Feb 06, 2006

Kosova: Support for Independence Widens


Following a top-level European meeting in London on the future of Kosovo, most political analyst agree the international community has already decided to grant independence to the Muslim-majority southern province. But they agree at the same time on
Following a top-level European meeting in the British capital, London, this week on the future of Kosovo, most political analyst agree the international community has already decided to grant independence to the Muslim-majority southern province - which has been under United Nations administration since 1999. But they agree at the same time on the dangers which such a decision might pose to the region.

Commenting on the situation in a front page editorial, Kosovo Albanian language daily Koha ditore said on Friday that it now "depends on Kosovo Albanians when the province will become independent."

The paper said that Western countries, which support independence, would in the forthcoming period intensify their contacts with Kosovo ethnic Albanian leaders to inform them that “despite the support which the international community lends to this option, Kosovo Albanians are those who must conquer independence.”

Quoting an unnamed Western diplomat, the paper said that it was now “up to the Kosovars when they will get independence.” Koha ditore sources have told the paper that “even Belgrade is aware of this, but continues to stick the head in the sand.”

In fact, Vuk Draskovic, foreign minister of Serbia and Montenegro, was very sceptical after meeting with the United States officials in Washington, where he attended president Bush’s traditional “breakfast prayer” on Thursday. "The message is that unrealistic political demands, when it concerns Kosovo, significantly weaken our negotiating position and jeopardise even what is possible, if we continue to demand the impossible,” Draskovic told Serbian television.

Belgrade is offering Kosovo ethnic Albanians broad autonomy, but their leaders insist they will settle for nothing short of independence. Serbian military and police forces pulled out of Kosovo in 1999, after NATO's bombing campaign, and the international community has made clear that Kosovo cannot return to its previous status as a Serbian province.

“If the great powers permit Kosovo's independence, they will give a signal that new borders can be drawn along ethnic lines,” said Slobodan Samardzic, an aid to Serbian prime minister, Vojislav Kostunica. “This entire region is multi-ethnic and those who start redrawing borders are playing with fire,” Samardzic added. He warned that satisfying ethnic Albanian demands in Kosovo might have a domino effect, with the ethnic Albanian minority in Macedonia, as well as Serbs and Croats in Bosnia and Muslims in Serbia’s Sandzak region looking to secede.

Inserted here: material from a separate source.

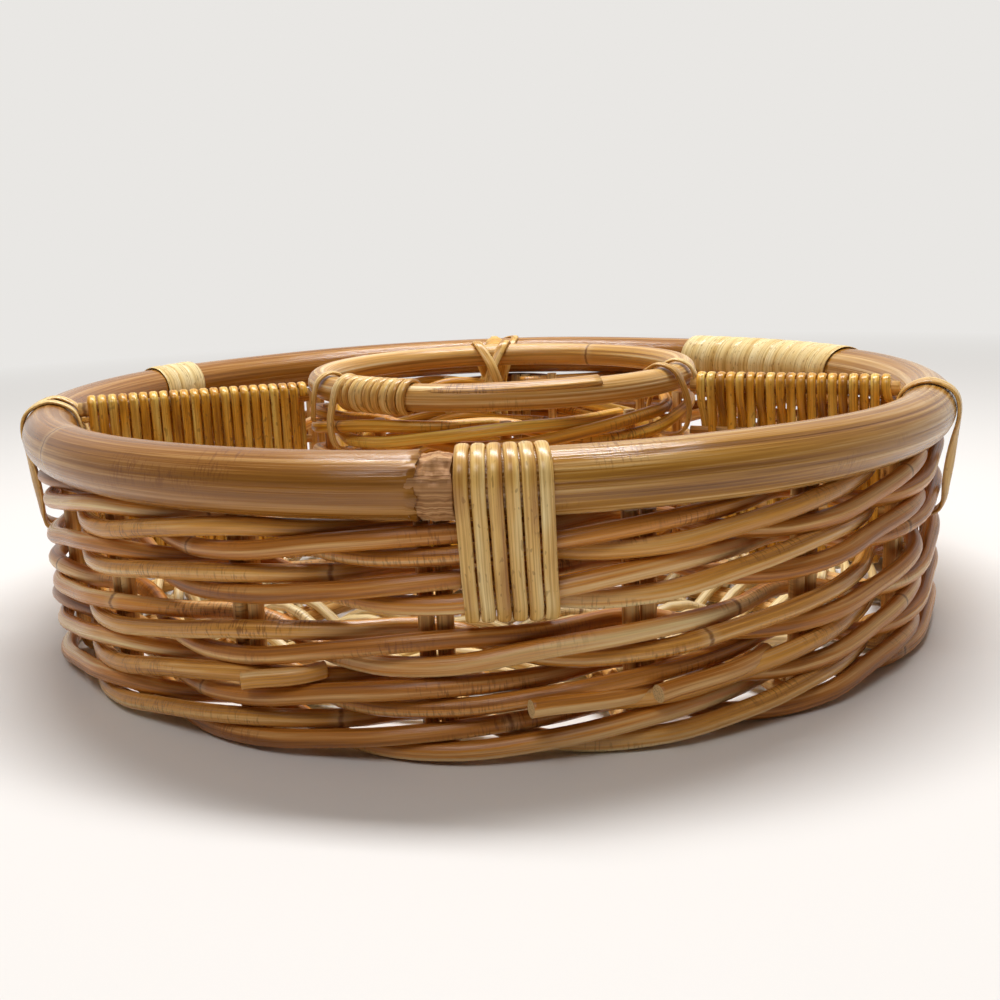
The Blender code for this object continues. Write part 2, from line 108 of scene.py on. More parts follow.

Ted Carpenter, a foreign policy expert in the Washington Cato Institute, has said that a “secret solution for Kosovo is independence,” because the international community believes it would be a “permanent” and tenable solution. “The international community believes that Kosovo, with a large degree of autonomy within Serbia, isn’t a tenable solution,” Carpenter said.

Carpenter underlined that among the six-nation Contact Group, which met in London this week and will have the main influence in deciding the future status of Kosovo, only Russia opposes independence. The US and Great Britain favour "conditional independence," with France, Italy and Germany "somewhere in the middle," he said.

But if Kosovo gains independence, the remaining 100,000 Serbs would be forced to leave the province, Carpenter warned. “Kosovo Albanians have already carried out ethnic cleansing, having expelled 240,000 Serbs from the province since 1999. I don’t believe the rest of Serbs would remain in Kosovo more than a few years if the province gains independence,” he predicted.

The talks on the final status of Kosovo had been scheduled for the end of January, but were postponed for the end of February owing to the death of Kosovo president Ibrahim Rugova. His successor should be elected next week, and Rugova’s Democratic Alliance of Kosovo has put forward a little known university professor, Fatmir Seidiu.

A British journalist and an expert on Balkan affairs, Tim Judah, told BBC that the talks would not actually deal with Kosovo's final status, “but with the future status of Kosovo Serbs. I’m sure that great powers have already decided to grant Kosovo conditional independence, and only details are now on the agenda,” said Judah.

Nicholas Gvozdev, editor of Washington foreign policy journal National Interest, questioned how independence could be taken away if Kosovo failed to fulfil the international community's conditions for this. “The term ‘conditional independence’ is used by those who want to create the impression that nothing has definitely been decided,” said Gvozdev. “From what I see in Washington, the difference between conditional and real independence is more of a semantic than a political nature,” Gvozdev concluded.